More an art book than a book on cartography per se (indeed, each plate in the book is removable and suitable for framing), Historic Maps and Views of New York is as advertised; containing maps and panoramic images from the earliest days of colonial New Amsterdam to a satellite image from NASA, the book provides fascinating insight to how New York City has grown and developed over centuries.
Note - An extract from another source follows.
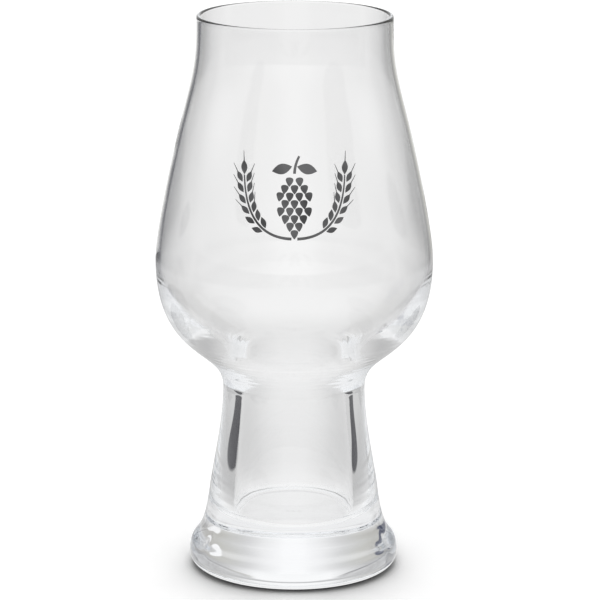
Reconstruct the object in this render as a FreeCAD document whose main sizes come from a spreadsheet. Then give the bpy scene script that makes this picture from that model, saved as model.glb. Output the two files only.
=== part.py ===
import FreeCAD, Part
import math
import os

import Sketcher

# A tulip beer glass in one piece of clear glass: a wide bowl that draws in to a short upright
# lip, a hollow stem with thick walls, and a heavy round foot with a solid bottom.
# Lengths are in millimetres and angles in degrees. The origin is the centre of the underside
# and +Z runs up the axis. The glass is one half-section turned about that axis.

# Driving sizes. A station is a height where the wall has a named radius. A reach says how far
# the wall keeps the direction of its station before it bends away to the next one: a long
# reach makes a slow bend and a short reach a tight one.

SIZES = [
    ("foot_radius", 34.25, "widest part of the foot"),
    ("foot_edge", 3.6, "rounding of the foot's lower edge"),
    ("foot_reach", 8.85, "upward from the widest part of the foot"),

    ("stem_radius", 27.6, "outside of the stem's lower end"),
    ("stem_height", 25.6, "height of the stem's lower end"),
    ("stem_slope", 6.65, "lean of the stem towards the axis"),
    ("stem_reach_down", 19.9, "from the stem into the flare of the foot"),
    ("stem_reach_up", 6.0, "from the stem towards the waist"),

    ("waist_radius", 23.15, "outside of the narrowest part"),
    ("waist_rise", 34.0, "from the stem's lower end up to the waist"),
    ("waist_reach_down", 12.1, "from the waist towards the stem"),
    ("waist_reach_up", 15.0, "from the waist towards the bowl"),

    ("belly_radius", 45.0, "widest part of the bowl"),
    ("belly_rise", 42.7, "from the waist up to the belly"),
    ("belly_reach_down", 32.6, "from the belly towards the waist"),
    ("belly_reach_up", 9.6, "from the belly towards the shoulder"),

    ("shoulder_radius", 36.6, "bowl where it leans in the most"),
    ("shoulder_rise", 45.55, "from the belly up to the shoulder"),
    ("shoulder_slope", 14.6, "lean of the bowl towards the axis there"),
    ("shoulder_reach_down", 8.0, "from the shoulder towards the belly"),
    ("shoulder_reach_up", 16.9, "from the shoulder towards the lip"),

    ("rim_radius", 31.5, "outside of the lip"),
    ("rim_rise", 34.15, "from the shoulder up to the top of the lip"),
    ("rim_reach", 14.1, "downward from the lip"),

    ("rim_wall", 1.4, "thickness of the lip, which is fully rounded"),
    ("bowl_wall", 1.5, "thickness of the bowl at its belly and shoulder"),
    ("neck_wall", 6.1, "thickness at the waist"),
    ("stem_wall", 7.5, "outside of the stem's lower end to the bore's lower end"),

    ("basin_reach_down", 25.0, "inside, from the belly towards the neck"),
    ("neck_reach_up", 12.0, "inside, from the neck towards the belly"),
    ("neck_reach_down", 13.3, "inside, from the neck into the bore"),
    ("bore_reach", 13.9, "inside, upward from the lower end of the bore"),
    ("floor_corner", 3.0, "rounding between the bore and its floor"),
    ("floor_height", 17.0, "solid glass under the bore"),
]

document = FreeCAD.newDocument("BeerGlass")
sheet = document.addObject("Spreadsheet::Sheet", "Size")
for row, (alias, value, meaning) in enumerate(SIZES, start=1):
    sheet.set(f"A{row}", alias)
    sheet.set(f"B{row}", str(value))
    sheet.setAlias(f"B{row}", alias)
    sheet.set(f"C{row}", meaning)
document.recompute()

body = document.addObject("PartDesign::Body", "Glass")
body.Label = "glass"
upright = next(plane for plane in body.Origin.OriginFeatures if plane.Role == "XZ_Plane")
section = body.newObject("Sketcher::SketchObject", "HalfSection")
section.AttachmentSupport = [(upright, "")]
section.MapMode = "FlatFace"
document.recompute()

# Points of the half-section as formulas for the distance from the axis and the height. None
# stands for a point on the axis or on the table.

STEM_HEIGHT = "Size.stem_height"
WAIST_HEIGHT = STEM_HEIGHT + " + Size.waist_rise"
BELLY_HEIGHT = WAIST_HEIGHT + " + Size.belly_rise"
SHOULDER_HEIGHT = BELLY_HEIGHT + " + Size.shoulder_rise"
TOTAL_HEIGHT = SHOULDER_HEIGHT + " + Size.rim_rise"

BASE_CENTRE = (None, None)
BASE_EDGE = ("Size.foot_radius - Size.foot_edge", None)
FOOT = ("Size.foot_radius", "Size.foot_edge")
FOOT_UP = ("Size.foot_radius", "Size.foot_edge + Size.foot_reach")

STEM = ("Size.stem_radius", STEM_HEIGHT)
STEM_DOWN = (
    "Size.stem_radius + Size.stem_reach_down * sin(Size.stem_slope * 1 deg)",
    STEM_HEIGHT + " - Size.stem_reach_down * cos(Size.stem_slope * 1 deg)",
)
STEM_UP = (
    "Size.stem_radius - Size.stem_reach_up * sin(Size.stem_slope * 1 deg)",
    STEM_HEIGHT + " + Size.stem_reach_up * cos(Size.stem_slope * 1 deg)",
)

WAIST = ("Size.waist_radius", WAIST_HEIGHT)
WAIST_DOWN = ("Size.waist_radius", WAIST_HEIGHT + " - Size.waist_reach_down")
WAIST_UP = ("Size.waist_radius", WAIST_HEIGHT + " + Size.waist_reach_up")

BELLY = ("Size.belly_radius", BELLY_HEIGHT)
BELLY_DOWN = ("Size.belly_radius", BELLY_HEIGHT + " - Size.belly_reach_down")
BELLY_UP = ("Size.belly_radius", BELLY_HEIGHT + " + Size.belly_reach_up")

SHOULDER = ("Size.shoulder_radius", SHOULDER_HEIGHT)
SHOULDER_DOWN = (
    "Size.shoulder_radius + Size.shoulder_reach_down * sin(Size.shoulder_slope * 1 deg)",
    SHOULDER_HEIGHT + " - Size.shoulder_reach_down * cos(Size.shoulder_slope * 1 deg)",
)
SHOULDER_UP = (
    "Size.shoulder_radius - Size.shoulder_reach_up * sin(Size.shoulder_slope * 1 deg)",
    SHOULDER_HEIGHT + " + Size.shoulder_reach_up * cos(Size.shoulder_slope * 1 deg)",
)

RIM = ("Size.rim_radius", TOTAL_HEIGHT + " - Size.rim_wall / 2")
RIM_DOWN = ("Size.rim_radius", RIM[1] + " - Size.rim_reach")
RIM_TOP = ("Size.rim_radius - Size.rim_wall / 2", TOTAL_HEIGHT)

NECK_RADIUS = "Size.waist_radius - Size.neck_wall"
BORE_RADIUS = "Size.stem_radius - Size.stem_wall"
NECK = (NECK_RADIUS, WAIST_HEIGHT)
NECK_UP = (NECK_RADIUS, WAIST_HEIGHT + " + Size.neck_reach_up")
NECK_DOWN = (NECK_RADIUS, WAIST_HEIGHT + " - Size.neck_reach_down")
BORE = (BORE_RADIUS, "Size.floor_height + Size.floor_corner")
BORE_UP = (BORE_RADIUS, BORE[1] + " + Size.bore_reach")
FLOOR_EDGE = (BORE_RADIUS + " - Size.floor_corner", "Size.floor_height")
FLOOR_CENTRE = (None, "Size.floor_height")


def inside(point, wall):
    """The point of the inner wall at the height of a point of the outer wall."""
    radius, height = point
    return (radius + " - Size." + wall, height)


def value_of(formula):
    """What a formula gives now, as a plain number."""
    if formula is None:
        return 0.0
    return float(section.evalExpression(formula))


def vector_of(point):
    radius, height = point
    return FreeCAD.Vector(value_of(radius), value_of(height), 0)


# How a sketch numbers the places on one of its edges, and its two axes
START, END, CENTRE = range(1, 4)
HORIZONTAL_AXIS, VERTICAL_AXIS = range(-1, -3, -1)
ROOT = (HORIZONTAL_AXIS, START)


def pin(place, label, point):
    """Tie one end or centre in the sketch to the axis and to the table by its formulas."""
    radius, height = point
    rules = [
        ("DistanceX", VERTICAL_AXIS, "radius", radius),
        ("DistanceY", HORIZONTAL_AXIS, "height", height),
    ]
    for direction, axis, suffix, formula in rules:
        if formula is None:
            section.addConstraint(Sketcher.Constraint("PointOnObject", *place, axis))
            continue
        rule = Sketcher.Constraint(direction, *ROOT, *place, value_of(formula))
        name = f"{label}_{suffix}"
        section.renameConstraint(section.addConstraint(rule), name)
        section.setExpression("Constraints." + name, formula)


def join(first, second):
    """Make two ends meet."""
    section.addConstraint(Sketcher.Constraint("Coincident", *first, *second))


def line(start, label, start_point, end_point):
    """A straight edge from an end that is already placed. Gives back its far end."""
    edge = section.addGeometry(Part.LineSegment(vector_of(start_point), vector_of(end_point)))
    join((edge, START), start)
    pin((edge, END), label, end_point)
    return (edge, END)


def bend(start, label, start_point, leaving, arriving, end_point):
    """A smooth edge that leaves its start and reaches its end along the two reach points."""
    curve = Part.BSplineCurve()
    poles = [vector_of(point) for point in (start_point, leaving, arriving, end_point)]
    curve.buildFromPolesMultsKnots(poles, [4, 4], [0, 1], False, 3)
    edge = section.addGeometry(curve)
    # The sketch shows the four poles as circles, numbered on from the edge
    section.exposeInternalGeometry(edge)
    leaving_pole = edge + 2
    arriving_pole = edge + 3
    join((edge, START), start)
    pin((leaving_pole, CENTRE), label + "_leaving", leaving)
    pin((arriving_pole, CENTRE), label + "_arriving", arriving)
    pin((edge, END), label, end_point)
    return (edge, END)


def quarter(start, label, start_point, centre_point, end_point, radius, turns_left=True):
    """A quarter circle of a named radius."""
    begin = vector_of(start_point)
    centre = vector_of(centre_point)
    finish = vector_of(end_point)
    circle = Part.Circle(centre, FreeCAD.Vector(0, 0, 1), value_of(radius))
    angles = [math.atan2(point.y - centre.y, point.x - centre.x) for point in (begin, finish)]
    near, far = START, END
    if not turns_left:
        angles.reverse()
        near, far = far, near
    edge = section.addGeometry(Part.ArcOfCircle(circle, *angles))
    join((edge, near), start)
    pin((edge, far), label, end_point)
    name = label + "_rounding"
    rule = Sketcher.Constraint("Radius", edge, value_of(radius))
    section.renameConstraint(section.addConstraint(rule), name)
    section.setExpression("Constraints." + name, radius)
    return (edge, far)


# The underside and the outer wall, from the axis up to the lip

end = line(ROOT, "base_edge", BASE_CENTRE, BASE_EDGE)
end = quarter(end, "foot", BASE_EDGE, (BASE_EDGE[0], FOOT[1]), FOOT, "Size.foot_edge")
end = bend(end, "stem", FOOT, FOOT_UP, STEM_DOWN, STEM)
end = bend(end, "waist", STEM, STEM_UP, WAIST_DOWN, WAIST)
end = bend(end, "belly", WAIST, WAIST_UP, BELLY_DOWN, BELLY)
end = bend(end, "shoulder", BELLY, BELLY_UP, SHOULDER_DOWN, SHOULDER)
end = bend(end, "rim", SHOULDER, SHOULDER_UP, RIM_DOWN, RIM)

# The lip, rounded over its whole thickness

INNER_RIM = inside(RIM, "rim_wall")
LIP_CENTRE = (RIM_TOP[0], RIM[1])
end = quarter(end, "rim_top", RIM, LIP_CENTRE, RIM_TOP, "Size.rim_wall / 2")
end = quarter(end, "inner_rim", RIM_TOP, LIP_CENTRE, INNER_RIM, "Size.rim_wall / 2")

# The inner wall, from the lip down into the bore and along its floor to the axis

INNER_SHOULDER = inside(SHOULDER, "bowl_wall")
INNER_BELLY = inside(BELLY, "bowl_wall")
BASIN_DOWN = (INNER_BELLY[0], BELLY_HEIGHT + " - Size.basin_reach_down")
end = bend(
    end, "inner_shoulder", INNER_RIM, inside(RIM_DOWN, "rim_wall"),
    inside(SHOULDER_UP, "bowl_wall"), INNER_SHOULDER,
)
end = bend(
    end, "inner_belly", INNER_SHOULDER, inside(SHOULDER_DOWN, "bowl_wall"),
    inside(BELLY_UP, "bowl_wall"), INNER_BELLY,
)
end = bend(end, "neck", INNER_BELLY, BASIN_DOWN, NECK_UP, NECK)
end = bend(end, "bore", NECK, NECK_DOWN, BORE_UP, BORE)
end = quarter(
    end, "floor_edge", BORE, (FLOOR_EDGE[0], BORE[1]), FLOOR_EDGE, "Size.floor_corner",
    turns_left=False,
)
end = line(end, "floor_centre", FLOOR_EDGE, FLOOR_CENTRE)

# The axis closes the half-section

axis_edge = section.addGeometry(Part.LineSegment(vector_of(FLOOR_CENTRE), vector_of(BASE_CENTRE)))
join((axis_edge, START), end)
join((axis_edge, END), ROOT)
document.recompute()

turned = body.newObject("PartDesign::Revolution", "Turned")
turned.Profile = section
turned.ReferenceAxis = (section, ["V_Axis"])
turned.Angle = 360
body.Tip = turned
document.recompute()

# Nothing is written unless every feature came out sound

for item in document.Objects:
    if "Invalid" in item.State or "Error" in item.State:
        raise RuntimeError(f"{item.Label} did not build: {item.State}")
if body.Shape.isNull() or not body.Shape.isValid() or len(body.Shape.Solids) != 1:
    raise RuntimeError("the glass is not one sound solid")

os.makedirs("parts", exist_ok=True)
body.Shape.exportStep(f"parts/{body.Label}.step")

box = body.Shape.BoundBox
print(f"{body.Label}: {box.XLength:.2f} x {box.YLength:.2f} x {box.ZLength:.2f} mm,"
      f" {body.Shape.Volume / 1000:.1f} ml of glass")
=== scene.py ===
import math
import random

import bpy
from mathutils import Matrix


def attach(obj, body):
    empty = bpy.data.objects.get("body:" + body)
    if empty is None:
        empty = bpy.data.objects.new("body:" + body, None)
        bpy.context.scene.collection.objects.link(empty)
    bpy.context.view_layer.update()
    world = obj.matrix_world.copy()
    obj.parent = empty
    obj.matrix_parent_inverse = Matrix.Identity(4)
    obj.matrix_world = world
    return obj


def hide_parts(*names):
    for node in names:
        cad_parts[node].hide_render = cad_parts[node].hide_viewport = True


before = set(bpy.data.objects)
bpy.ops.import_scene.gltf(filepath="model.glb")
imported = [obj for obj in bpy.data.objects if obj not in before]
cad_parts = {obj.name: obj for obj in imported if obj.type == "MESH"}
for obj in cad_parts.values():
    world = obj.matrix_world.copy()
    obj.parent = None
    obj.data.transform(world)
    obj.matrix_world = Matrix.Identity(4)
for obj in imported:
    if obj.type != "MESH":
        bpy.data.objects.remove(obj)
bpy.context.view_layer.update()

# A clear tulip beer glass on a white table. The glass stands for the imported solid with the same
# section, turned much finer and with the unevenness that hot glass keeps from its mould.
# Lengths in the section, its unevenness and the print are in millimetres, and those of the
# scene in metres.

MM = 0.001

# ---------------------------------------------------------------- section
# A station is a place of the outer wall: its radius, its height and how far the wall leans
# there towards the axis. A reach says how far the wall keeps that direction, up or down,
# before it bends away to the next station.

FOOT = (34.25, 3.6, 0)
STEM = (27.6, 25.6, math.radians(6.65))
WAIST = (23.15, 59.6, 0)
BELLY = (45.0, 102.3, 0)
SHOULDER = (36.6, 147.85, math.radians(14.6))
RIM = (31.5, 181.3, 0)

FOOT_UP = 8.85
STEM_DOWN, STEM_UP = -19.9, 6.0
WAIST_DOWN, WAIST_UP = -12.1, 15.0
BELLY_DOWN, BELLY_UP = -32.6, 9.6
SHOULDER_DOWN, SHOULDER_UP = -8.0, 16.9
RIM_DOWN = -14.1
INNER_BELLY_DOWN = -25.0
NECK_DOWN, NECK_UP = -13.3, 12.0
BORE_UP = 13.9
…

Among the more fascinating plates in this book are a topographic map of Manhattan, created for the survey that proposed the now-familiar street grid in New York, which beautifully shows the original layout of the island; an early American map of Richmond, New York, Queens, and Kings Counties, which reminds us that the separate boroughs of New York City were once separate political entities, each with several cities, villages, and hamlets within them (New York municipal politics is . . . complicated, to say the least); and the early IRT subway map, which shows how little, yet how much, New York public transportation has changed. (And this is not to mention the several panoramic views of the city that lack the many skyscrapers with which we all have become so familiar.) Containing images from throughout New York City's long history, each plate in Historic Maps and Views of New York both stands on its own and works as a part of a larger, cohesive whole.

Virga has done a fantastic job with this art book, particularly as his selection is precise and discerning. (Indeed, the primary flaw of The Greatest Grid: The Master Plan of Manhattan, 1811-2011, another coffee-table book along similar lines, as much as I enjoyed it, was that its focus was significantly wider, and thus lost my interest for periods at a time.) Historic Maps and Views of New York is a worthwhile addition to the collections of any maphead and geography wonk, as Ken Jennings might put it, and has become a favorite of mine in a relatively short time.